GIVEN INSTRUCTION
Read the records and write them out again exactly.

GIVEN DATA
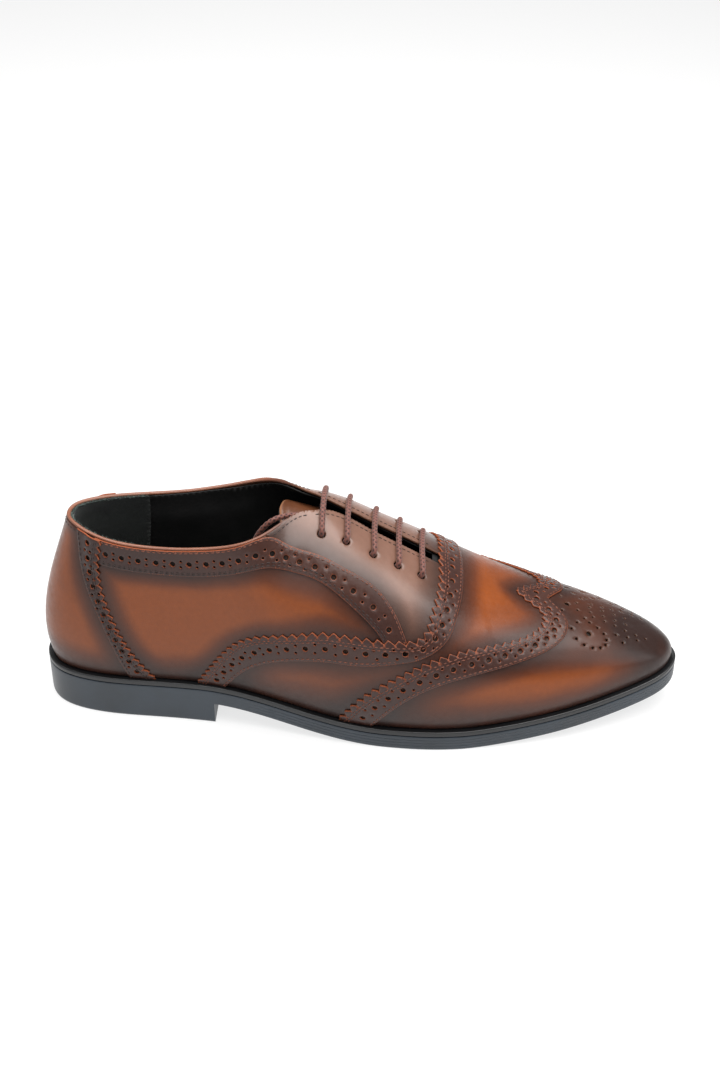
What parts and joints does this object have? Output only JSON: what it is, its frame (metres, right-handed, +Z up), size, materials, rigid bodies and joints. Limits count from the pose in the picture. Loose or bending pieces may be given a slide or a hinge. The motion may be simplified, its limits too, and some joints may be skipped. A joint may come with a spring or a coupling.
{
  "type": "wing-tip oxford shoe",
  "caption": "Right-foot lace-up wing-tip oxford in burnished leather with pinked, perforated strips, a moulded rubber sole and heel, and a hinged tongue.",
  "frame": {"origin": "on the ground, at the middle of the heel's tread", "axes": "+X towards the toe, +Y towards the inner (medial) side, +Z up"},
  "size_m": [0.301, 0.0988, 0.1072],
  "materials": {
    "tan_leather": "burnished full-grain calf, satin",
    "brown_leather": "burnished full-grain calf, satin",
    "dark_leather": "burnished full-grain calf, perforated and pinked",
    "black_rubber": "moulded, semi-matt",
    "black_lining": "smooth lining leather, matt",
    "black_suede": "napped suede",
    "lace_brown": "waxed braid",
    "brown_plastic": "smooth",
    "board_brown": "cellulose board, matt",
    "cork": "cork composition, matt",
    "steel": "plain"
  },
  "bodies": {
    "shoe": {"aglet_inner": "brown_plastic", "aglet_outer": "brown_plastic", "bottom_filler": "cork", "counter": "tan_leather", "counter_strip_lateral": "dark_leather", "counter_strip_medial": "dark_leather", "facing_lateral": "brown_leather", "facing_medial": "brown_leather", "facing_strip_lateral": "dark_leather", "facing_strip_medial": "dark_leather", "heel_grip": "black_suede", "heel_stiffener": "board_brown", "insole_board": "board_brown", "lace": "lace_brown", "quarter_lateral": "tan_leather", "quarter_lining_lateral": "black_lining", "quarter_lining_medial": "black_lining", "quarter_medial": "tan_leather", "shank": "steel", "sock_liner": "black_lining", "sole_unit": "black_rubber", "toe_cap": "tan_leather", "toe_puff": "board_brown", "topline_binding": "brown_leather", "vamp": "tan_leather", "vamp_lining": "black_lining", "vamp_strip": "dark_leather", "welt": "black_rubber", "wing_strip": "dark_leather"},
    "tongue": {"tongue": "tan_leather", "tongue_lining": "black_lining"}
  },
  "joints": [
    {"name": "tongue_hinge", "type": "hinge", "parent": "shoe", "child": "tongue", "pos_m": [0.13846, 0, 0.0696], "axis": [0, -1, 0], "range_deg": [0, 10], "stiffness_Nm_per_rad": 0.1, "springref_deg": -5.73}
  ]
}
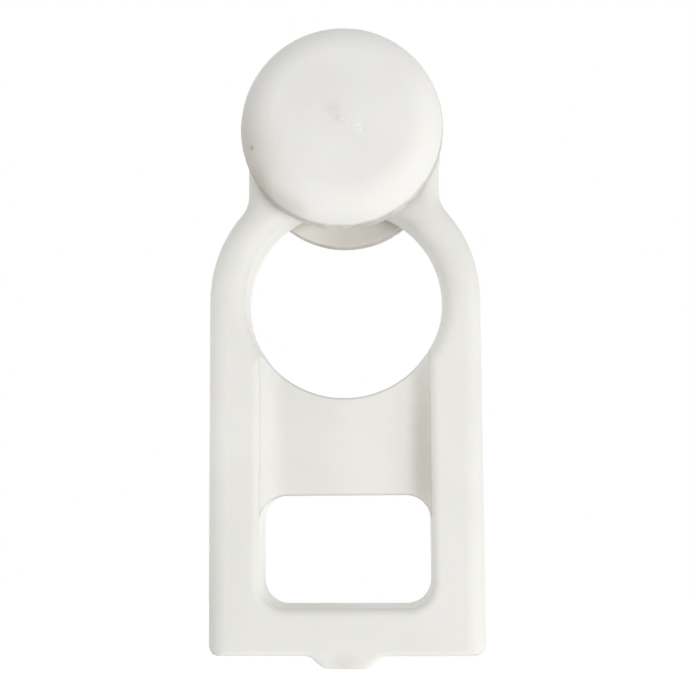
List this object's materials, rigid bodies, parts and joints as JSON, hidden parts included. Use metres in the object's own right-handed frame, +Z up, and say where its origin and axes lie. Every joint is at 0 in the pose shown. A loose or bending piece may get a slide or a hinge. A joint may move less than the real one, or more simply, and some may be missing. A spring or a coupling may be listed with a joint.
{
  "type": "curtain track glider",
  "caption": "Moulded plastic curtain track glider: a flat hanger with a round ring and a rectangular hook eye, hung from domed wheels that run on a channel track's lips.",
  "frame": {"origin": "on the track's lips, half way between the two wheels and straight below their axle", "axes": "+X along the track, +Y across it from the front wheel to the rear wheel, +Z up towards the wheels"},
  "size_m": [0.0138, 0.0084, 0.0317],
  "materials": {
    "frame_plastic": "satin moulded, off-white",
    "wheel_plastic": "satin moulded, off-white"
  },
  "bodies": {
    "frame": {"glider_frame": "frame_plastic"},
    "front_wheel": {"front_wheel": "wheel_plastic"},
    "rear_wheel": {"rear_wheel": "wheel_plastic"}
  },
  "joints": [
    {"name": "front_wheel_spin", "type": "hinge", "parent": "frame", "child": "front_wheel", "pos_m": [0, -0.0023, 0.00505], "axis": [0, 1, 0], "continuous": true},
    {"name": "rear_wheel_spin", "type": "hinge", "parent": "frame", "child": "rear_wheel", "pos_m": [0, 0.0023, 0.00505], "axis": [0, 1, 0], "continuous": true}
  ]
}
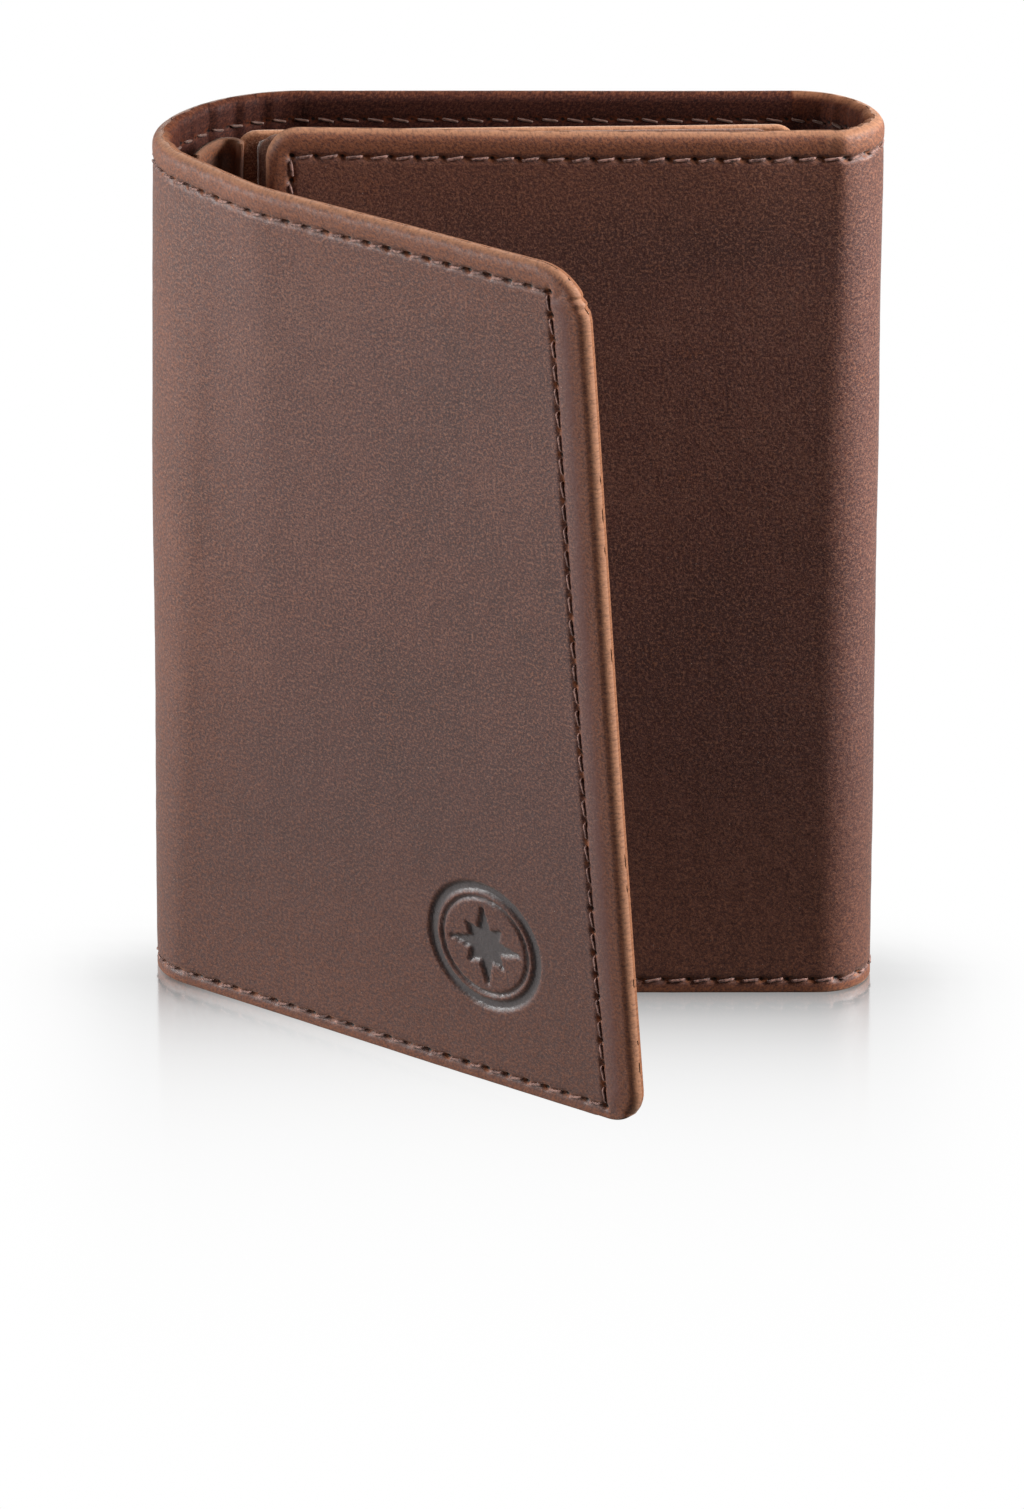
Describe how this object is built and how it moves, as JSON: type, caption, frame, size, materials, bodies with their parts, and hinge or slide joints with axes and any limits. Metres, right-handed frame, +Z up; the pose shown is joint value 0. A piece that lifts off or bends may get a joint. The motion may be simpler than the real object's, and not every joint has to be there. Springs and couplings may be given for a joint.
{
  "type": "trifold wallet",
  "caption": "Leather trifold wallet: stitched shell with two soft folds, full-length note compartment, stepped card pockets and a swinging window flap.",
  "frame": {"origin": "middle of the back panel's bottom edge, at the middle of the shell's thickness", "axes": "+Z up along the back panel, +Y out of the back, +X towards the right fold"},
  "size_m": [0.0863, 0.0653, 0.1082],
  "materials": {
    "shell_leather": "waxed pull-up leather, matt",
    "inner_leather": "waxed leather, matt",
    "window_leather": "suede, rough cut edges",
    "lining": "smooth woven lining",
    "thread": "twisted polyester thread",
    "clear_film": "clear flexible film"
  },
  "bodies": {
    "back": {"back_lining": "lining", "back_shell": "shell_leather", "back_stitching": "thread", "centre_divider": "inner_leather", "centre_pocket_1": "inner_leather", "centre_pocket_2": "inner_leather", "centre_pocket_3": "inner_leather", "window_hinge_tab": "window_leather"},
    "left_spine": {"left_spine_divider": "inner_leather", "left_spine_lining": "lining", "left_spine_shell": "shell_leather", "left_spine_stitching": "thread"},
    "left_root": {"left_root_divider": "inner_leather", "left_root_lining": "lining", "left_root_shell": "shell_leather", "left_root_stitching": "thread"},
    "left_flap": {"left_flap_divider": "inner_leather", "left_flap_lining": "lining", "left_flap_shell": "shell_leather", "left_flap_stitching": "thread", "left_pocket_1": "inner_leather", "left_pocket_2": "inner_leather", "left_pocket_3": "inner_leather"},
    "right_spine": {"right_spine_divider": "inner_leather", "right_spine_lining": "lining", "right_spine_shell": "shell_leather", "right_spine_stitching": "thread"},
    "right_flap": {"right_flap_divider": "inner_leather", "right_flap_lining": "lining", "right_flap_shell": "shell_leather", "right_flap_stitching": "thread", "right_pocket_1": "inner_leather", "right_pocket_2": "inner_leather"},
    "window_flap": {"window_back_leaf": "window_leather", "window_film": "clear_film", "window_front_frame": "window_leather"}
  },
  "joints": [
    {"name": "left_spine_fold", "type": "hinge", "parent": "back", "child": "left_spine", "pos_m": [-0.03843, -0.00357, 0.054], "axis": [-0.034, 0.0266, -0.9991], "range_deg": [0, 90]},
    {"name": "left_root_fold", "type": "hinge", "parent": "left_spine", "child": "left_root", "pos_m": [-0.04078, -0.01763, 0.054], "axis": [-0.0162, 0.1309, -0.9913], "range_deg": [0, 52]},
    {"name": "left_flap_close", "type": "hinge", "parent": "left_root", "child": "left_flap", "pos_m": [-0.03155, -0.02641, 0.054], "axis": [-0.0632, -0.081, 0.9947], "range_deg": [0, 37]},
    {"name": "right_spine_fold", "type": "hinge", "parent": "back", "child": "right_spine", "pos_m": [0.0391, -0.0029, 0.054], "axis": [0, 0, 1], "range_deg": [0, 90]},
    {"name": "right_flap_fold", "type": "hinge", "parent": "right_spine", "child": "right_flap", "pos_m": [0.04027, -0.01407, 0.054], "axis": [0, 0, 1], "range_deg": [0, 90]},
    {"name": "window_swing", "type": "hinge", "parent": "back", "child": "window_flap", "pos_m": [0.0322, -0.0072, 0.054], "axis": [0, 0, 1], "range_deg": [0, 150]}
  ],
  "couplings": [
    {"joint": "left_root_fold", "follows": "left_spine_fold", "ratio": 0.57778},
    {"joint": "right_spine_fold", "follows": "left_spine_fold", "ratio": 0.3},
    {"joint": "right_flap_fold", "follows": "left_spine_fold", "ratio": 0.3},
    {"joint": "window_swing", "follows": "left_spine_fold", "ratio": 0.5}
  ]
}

ANSWER TO THIS TASK
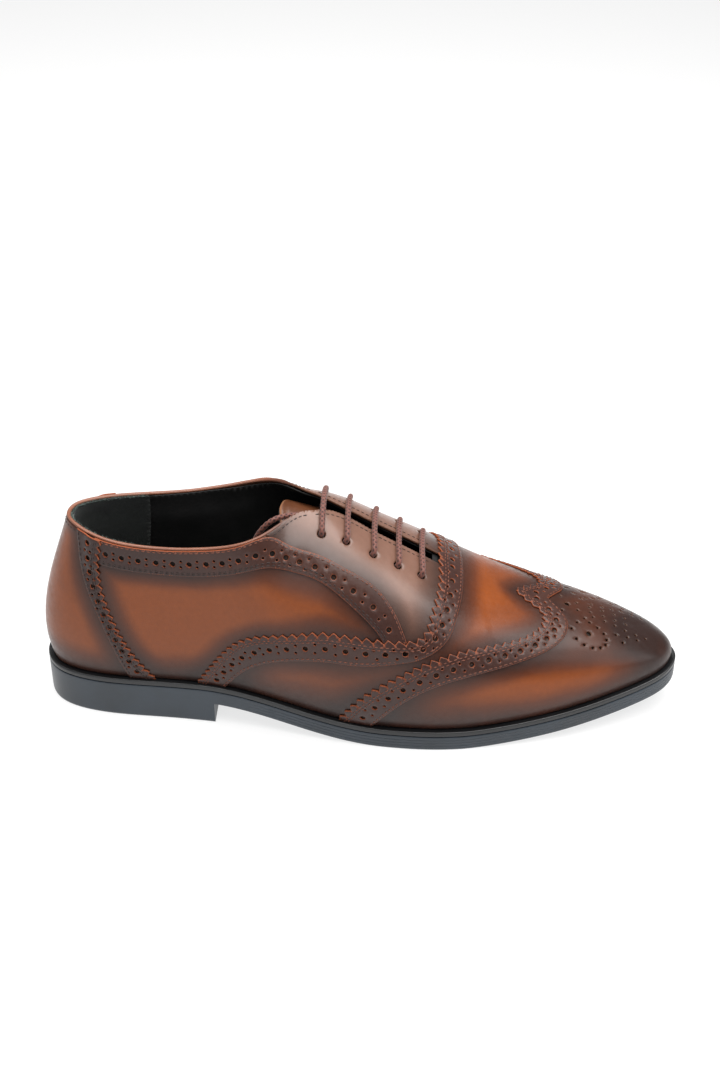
What parts and joints does this object have? Output only JSON: what it is, its frame (metres, right-handed, +Z up), size, materials, rigid bodies and joints. Limits count from the pose in the picture. Loose or bending pieces may be given a slide or a hinge. The motion may be simplified, its limits too, and some joints may be skipped. A joint may come with a spring or a coupling.
{
  "type": "wing-tip oxford shoe",
  "caption": "Right-foot lace-up wing-tip oxford in burnished leather with pinked, perforated strips, a moulded rubber sole and heel, and a hinged tongue.",
  "frame": {"origin": "on the ground, at the middle of the heel's tread", "axes": "+X towards the toe, +Y towards the inner (medial) side, +Z up"},
  "size_m": [0.301, 0.0988, 0.1072],
  "materials": {
    "tan_leather": "burnished full-grain calf, satin",
    "brown_leather": "burnished full-grain calf, satin",
    "dark_leather": "burnished full-grain calf, perforated and pinked",
    "black_rubber": "moulded, semi-matt",
    "black_lining": "smooth lining leather, matt",
    "black_suede": "napped suede",
    "lace_brown": "waxed braid",
    "brown_plastic": "smooth",
    "board_brown": "cellulose board, matt",
    "cork": "cork composition, matt",
    "steel": "plain"
  },
  "bodies": {
    "shoe": {"aglet_inner": "brown_plastic", "aglet_outer": "brown_plastic", "bottom_filler": "cork", "counter": "tan_leather", "counter_strip_lateral": "dark_leather", "counter_strip_medial": "dark_leather", "facing_lateral": "brown_leather", "facing_medial": "brown_leather", "facing_strip_lateral": "dark_leather", "facing_strip_medial": "dark_leather", "heel_grip": "black_suede", "heel_stiffener": "board_brown", "insole_board": "board_brown", "lace": "lace_brown", "quarter_lateral": "tan_leather", "quarter_lining_lateral": "black_lining", "quarter_lining_medial": "black_lining", "quarter_medial": "tan_leather", "shank": "steel", "sock_liner": "black_lining", "sole_unit": "black_rubber", "toe_cap": "tan_leather", "toe_puff": "board_brown", "topline_binding": "brown_leather", "vamp": "tan_leather", "vamp_lining": "black_lining", "vamp_strip": "dark_leather", "welt": "black_rubber", "wing_strip": "dark_leather"},
    "tongue": {"tongue": "tan_leather", "tongue_lining": "black_lining"}
  },
  "joints": [
    {"name": "tongue_hinge", "type": "hinge", "parent": "shoe", "child": "tongue", "pos_m": [0.13846, 0, 0.0696], "axis": [0, -1, 0], "range_deg": [0, 10], "stiffness_Nm_per_rad": 0.1, "springref_deg": -5.73}
  ]
}
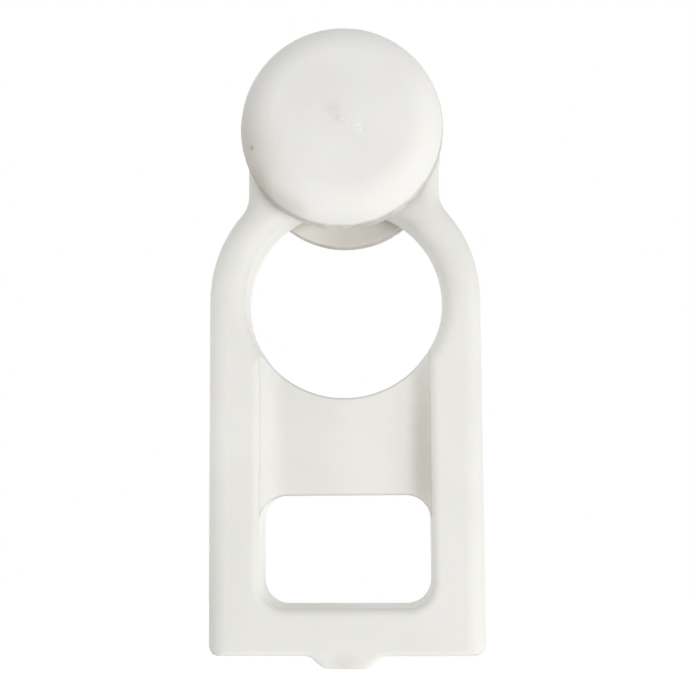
List this object's materials, rigid bodies, parts and joints as JSON, hidden parts included. Use metres in the object's own right-handed frame, +Z up, and say where its origin and axes lie. Every joint is at 0 in the pose shown. A loose or bending piece may get a slide or a hinge. A joint may move less than the real one, or more simply, and some may be missing. A spring or a coupling may be listed with a joint.
{
  "type": "curtain track glider",
  "caption": "Moulded plastic curtain track glider: a flat hanger with a round ring and a rectangular hook eye, hung from domed wheels that run on a channel track's lips.",
  "frame": {"origin": "on the track's lips, half way between the two wheels and straight below their axle", "axes": "+X along the track, +Y across it from the front wheel to the rear wheel, +Z up towards the wheels"},
  "size_m": [0.0138, 0.0084, 0.0317],
  "materials": {
    "frame_plastic": "satin moulded, off-white",
    "wheel_plastic": "satin moulded, off-white"
  },
  "bodies": {
    "frame": {"glider_frame": "frame_plastic"},
    "front_wheel": {"front_wheel": "wheel_plastic"},
    "rear_wheel": {"rear_wheel": "wheel_plastic"}
  },
  "joints": [
    {"name": "front_wheel_spin", "type": "hinge", "parent": "frame", "child": "front_wheel", "pos_m": [0, -0.0023, 0.00505], "axis": [0, 1, 0], "continuous": true},
    {"name": "rear_wheel_spin", "type": "hinge", "parent": "frame", "child": "rear_wheel", "pos_m": [0, 0.0023, 0.00505], "axis": [0, 1, 0], "continuous": true}
  ]
}
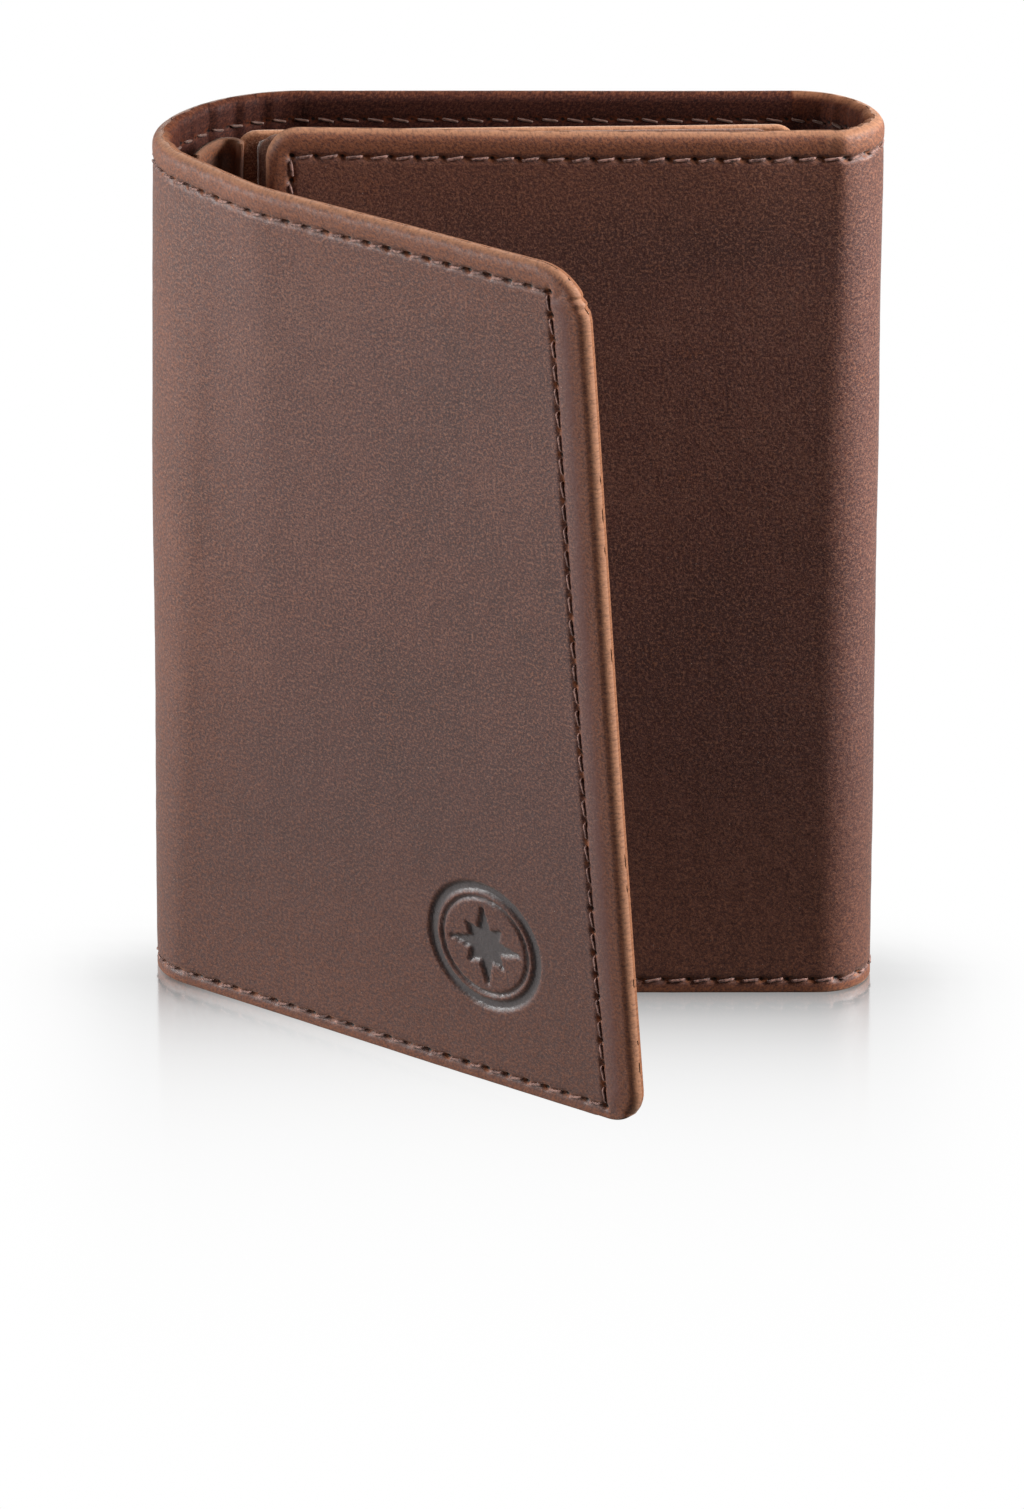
Describe how this object is built and how it moves, as JSON: type, caption, frame, size, materials, bodies with their parts, and hinge or slide joints with axes and any limits. Metres, right-handed frame, +Z up; the pose shown is joint value 0. A piece that lifts off or bends may get a joint. The motion may be simpler than the real object's, and not every joint has to be there. Springs and couplings may be given for a joint.
{
  "type": "trifold wallet",
  "caption": "Leather trifold wallet: stitched shell with two soft folds, full-length note compartment, stepped card pockets and a swinging window flap.",
  "frame": {"origin": "middle of the back panel's bottom edge, at the middle of the shell's thickness", "axes": "+Z up along the back panel, +Y out of the back, +X towards the right fold"},
  "size_m": [0.0863, 0.0653, 0.1082],
  "materials": {
    "shell_leather": "waxed pull-up leather, matt",
    "inner_leather": "waxed leather, matt",
    "window_leather": "suede, rough cut edges",
    "lining": "smooth woven lining",
    "thread": "twisted polyester thread",
    "clear_film": "clear flexible film"
  },
  "bodies": {
    "back": {"back_lining": "lining", "back_shell": "shell_leather", "back_stitching": "thread", "centre_divider": "inner_leather", "centre_pocket_1": "inner_leather", "centre_pocket_2": "inner_leather", "centre_pocket_3": "inner_leather", "window_hinge_tab": "window_leather"},
    "left_spine": {"left_spine_divider": "inner_leather", "left_spine_lining": "lining", "left_spine_shell": "shell_leather", "left_spine_stitching": "thread"},
    "left_root": {"left_root_divider": "inner_leather", "left_root_lining": "lining", "left_root_shell": "shell_leather", "left_root_stitching": "thread"},
    "left_flap": {"left_flap_divider": "inner_leather", "left_flap_lining": "lining", "left_flap_shell": "shell_leather", "left_flap_stitching": "thread", "left_pocket_1": "inner_leather", "left_pocket_2": "inner_leather", "left_pocket_3": "inner_leather"},
    "right_spine": {"right_spine_divider": "inner_leather", "right_spine_lining": "lining", "right_spine_shell": "shell_leather", "right_spine_stitching": "thread"},
    "right_flap": {"right_flap_divider": "inner_leather", "right_flap_lining": "lining", "right_flap_shell": "shell_leather", "right_flap_stitching": "thread", "right_pocket_1": "inner_leather", "right_pocket_2": "inner_leather"},
    "window_flap": {"window_back_leaf": "window_leather", "window_film": "clear_film", "window_front_frame": "window_leather"}
  },
  "joints": [
    {"name": "left_spine_fold", "type": "hinge", "parent": "back", "child": "left_spine", "pos_m": [-0.03843, -0.00357, 0.054], "axis": [-0.034, 0.0266, -0.9991], "range_deg": [0, 90]},
    {"name": "left_root_fold", "type": "hinge", "parent": "left_spine", "child": "left_root", "pos_m": [-0.04078, -0.01763, 0.054], "axis": [-0.0162, 0.1309, -0.9913], "range_deg": [0, 52]},
    {"name": "left_flap_close", "type": "hinge", "parent": "left_root", "child": "left_flap", "pos_m": [-0.03155, -0.02641, 0.054], "axis": [-0.0632, -0.081, 0.9947], "range_deg": [0, 37]},
    {"name": "right_spine_fold", "type": "hinge", "parent": "back", "child": "right_spine", "pos_m": [0.0391, -0.0029, 0.054], "axis": [0, 0, 1], "range_deg": [0, 90]},
    {"name": "right_flap_fold", "type": "hinge", "parent": "right_spine", "child": "right_flap", "pos_m": [0.04027, -0.01407, 0.054], "axis": [0, 0, 1], "range_deg": [0, 90]},
    {"name": "window_swing", "type": "hinge", "parent": "back", "child": "window_flap", "pos_m": [0.0322, -0.0072, 0.054], "axis": [0, 0, 1], "range_deg": [0, 150]}
  ],
  "couplings": [
    {"joint": "left_root_fold", "follows": "left_spine_fold", "ratio": 0.57778},
    {"joint": "right_spine_fold", "follows": "left_spine_fold", "ratio": 0.3},
    {"joint": "right_flap_fold", "follows": "left_spine_fold", "ratio": 0.3},
    {"joint": "window_swing", "follows": "left_spine_fold", "ratio": 0.5}
  ]
}